Another strong side of SeqAn are its generic string indices. You can think “suffix tree” but the implementations range from an enhanced suffix array to (bidirectional) FM-indices.
In this section you find tutorials addressing the most common of SeqAn’s data structures.
The tutorials under Sequences will introduce you to alphabets, sequence containers, iterators and various kinds of string sets, among them also comrpessed, reference based representations. The tutorials under Indices will introduce you to the interfaces and implementations of SeqAn’s string and q-gram indices and the corresponding interators.
The tutorials under Alignment Representation (Gaps) will introduce you to how SeqAn implements alignment objects (e.g. gaps in sequences). The tutorials under Store will introduce you to SeqAn’s store data structures for NGS read mapping and annotation
The tutorials under Graphs will introduce you to SeqAn’s graph type. Its simple and we provide in the algorithms section various standard graph algorithms for the datatype. The tutorials under Seeds will introduce you to seeds in SeqAn. Its what you need if you think ‘seed-and-extend’.
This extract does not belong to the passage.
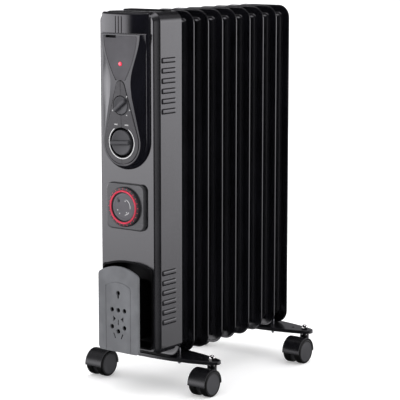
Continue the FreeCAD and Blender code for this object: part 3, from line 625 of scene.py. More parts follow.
def row_tree():
    """Copies of a shape in a straight row: their number, first place, step and turn are inputs."""
    tree = bpy.data.node_groups.new("copies in a row", "GeometryNodeTree")
    face = tree.interface
    for name, kind in (("Geometry", "Geometry"), ("Count", "Int"), ("Start", "Vector"), ("Step", "Vector"),
                       ("Turn", "Rotation"), ("Material", "Material")):
        face.new_socket(name, in_out="INPUT", socket_type="NodeSocket" + kind)
    face.new_socket("Geometry", in_out="OUTPUT", socket_type="NodeSocketGeometry")
    graph = Graph(tree)
    given = graph.inputs()
    line = graph.add("GeometryNodeMeshLine", {"mode": "OFFSET"},
                     **{"Count": given["Count"], "Start Location": given["Start"], "Offset": given["Step"]})
    copies = graph.add("GeometryNodeInstanceOnPoints", {}, Points=line, Instance=given["Geometry"],
                       Rotation=given["Turn"])
    finish_tree(graph, copies, given["Material"])
    return tree


def finish_tree(graph, shape, material):
    """Ends a tree: copies made real, and the finish set."""
    real = graph.add("GeometryNodeRealizeInstances", {}, Geometry=shape)
    done = graph.add("GeometryNodeSetMaterial", {}, Geometry=real, Material=material)
    out = graph.tree.nodes.new("NodeGroupOutput")
    graph.tree.links.new(done.socket, out.inputs[0])


def grow(mesh, tree, name, **given):
    """Runs a node tree on a mesh, with its inputs set by identifier, and returns a plain mesh."""
    obj = scratch_object(mesh)
    grower = obj.modifiers.new("grow", "NODES")
    grower.node_group = tree
    for item in tree.interface.items_tree:
        if item.in_out == "INPUT" and item.name in given:
            grower[item.identifier] = given[item.name]
    return evaluated_mesh(obj, name)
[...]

The tutorials under Modifiers will introduce you SeqAn’s modifier concept. If you want the reverse complement of a string, there is no need to explicitely allocate memory for it. Modifiers leave the sequence as it is but provide a different access to it.
The tutorials under Journaled String Tree will introduce you to a data structure which allows you to have data parallel access to a collection of similar strings. If you have an algorithm that scans collections of sequences one after another and left to right, this will be of interest for you, since it avoids a lot of redundant work if the sequences in the collection are similar.